Nel 2011 sono stati effettivamente avviati al servizio civile 15.939 volontari, di cui 15.524 in Italia e 415 all'estero. Per quanto riguarda la Caritas italiana, nel 2012 i volontari in servizio civile sono stati 650 dei quali 19 all'estero (Africa, Asia, Sud America e Balcani). Nel 2011 erano stati circa 700.

La Caritas italiana, nel 1977, aveva firmato la convenzione con il ministero della Difesa per l'impegno degli obiettori di coscienza in servizio civile. Si era poi battuta, fino alla sentenza della Corte costituzionale del 1985, per la pari dignità tra servizio civile e servizio militare. Da questo momento entrambi sono considerati come forma di difesa della patria. Ci vogliono però altri quattro anni, perché, il 31 luglio del 1989, un'altra sentenza della Corte decida la pari durata (12 mesi) dei due servizi. Fino a quel momento gli obiettori erano obbligati a 18 mesi di servizio obbligatorio.

Nel 1992 è pronta una nuova legge sull'obiezione, ma l'allora presidente della Repubblica Francesco Cossiga non la firma. La legge entrerà in vigore l'8 luglio del 1998. Il 6 marzo del 2001, in seguito alla sospensione della leva obbligatoria viene istituito, con la legge 64, il servizio civile.















































Una piccola esperienza, ma significativa. Sei giovani in servizio civile all'estero, in Albania. Il progetto si chiama Caschi bianchi oltre le vendette. È la risposta a un invito dell'Ufficio nazionale per il servizio civile che chiede agli enti con sedi in Albania e Kossovo di pensare a interventi «sperimentali» per le situazioni di conflitto. La rete Caschi bianchi, (Caritas italiana, associazione papa Giovanni XXIII, Focsiv), dopo una fase preparatoria di un anno, nel 2012 ha mandato sei giovani in servizio civile concentrando l'impegno sulle vendette di sangue. Si stima che da maggio 2012 a oggi siano almeno 12 gli omicidi riconducibili alle vendette. «Un fenomeno», spiega durante il convegno sull'obiezione Nicola Lapenta, uno dei giovani in servizio civile della Papa Giovanni, «che trova fondamento all'interno del codice tradizionale (Kanun), albanese. Tale codice prescrive la vendetta quale strumento per vendicare un omicidio o ristabilire l'onore nel caso di un offesa. Chi viene posto “sotto vendetta” è spinto in condizione di auto reclusione in casa, considerato tradizionalmente l'unico luogo inviolabile».
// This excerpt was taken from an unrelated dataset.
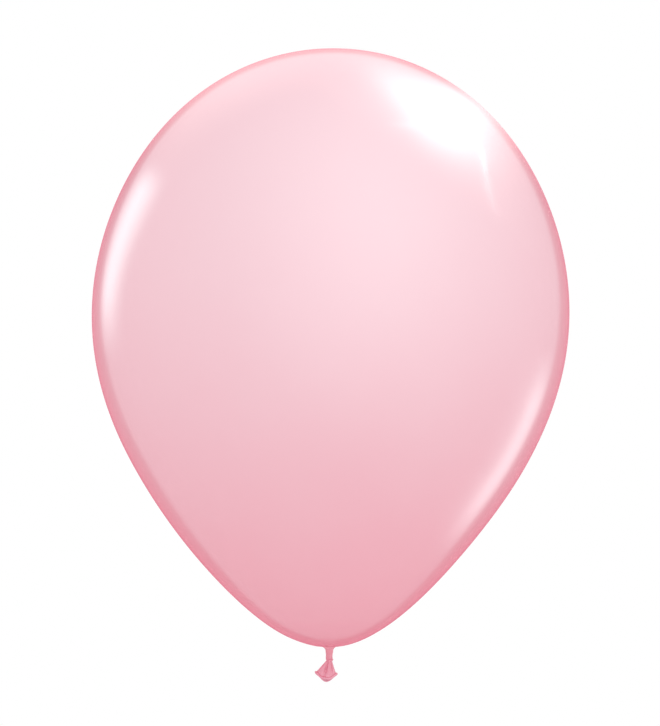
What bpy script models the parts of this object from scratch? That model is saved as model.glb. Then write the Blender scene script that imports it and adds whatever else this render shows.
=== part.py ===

Nel corso del progetto sono state incontrate 60 famiglie del Nord Albania, tra la periferia rurale di Scutari e i villaggi di montagna di Tropoja. Il primo passo, infatti, è quello di spezzare il cerchio di silenzio attorno a chi è "sotto vendetta" e ristabilire dei legami di fiducia all'interno die villaggi e delle città. Nel corso del 2012 i Caschi bianchi hanno lavorato in rete con sette associazioni locali e svolto attività con quattro scuole. Ogni mese è stata proposta una manifestazione pubblica con 10 "cerchi di silenzio" e 9 "flashmob" in diverse città dell'Albania. Sono stati coinvolti direttamente circa 150 giovani dei quali 10 sotto vendetta. Ai campi estivi sul fenomeno, inoltre, hanno partecipato 250 giovani.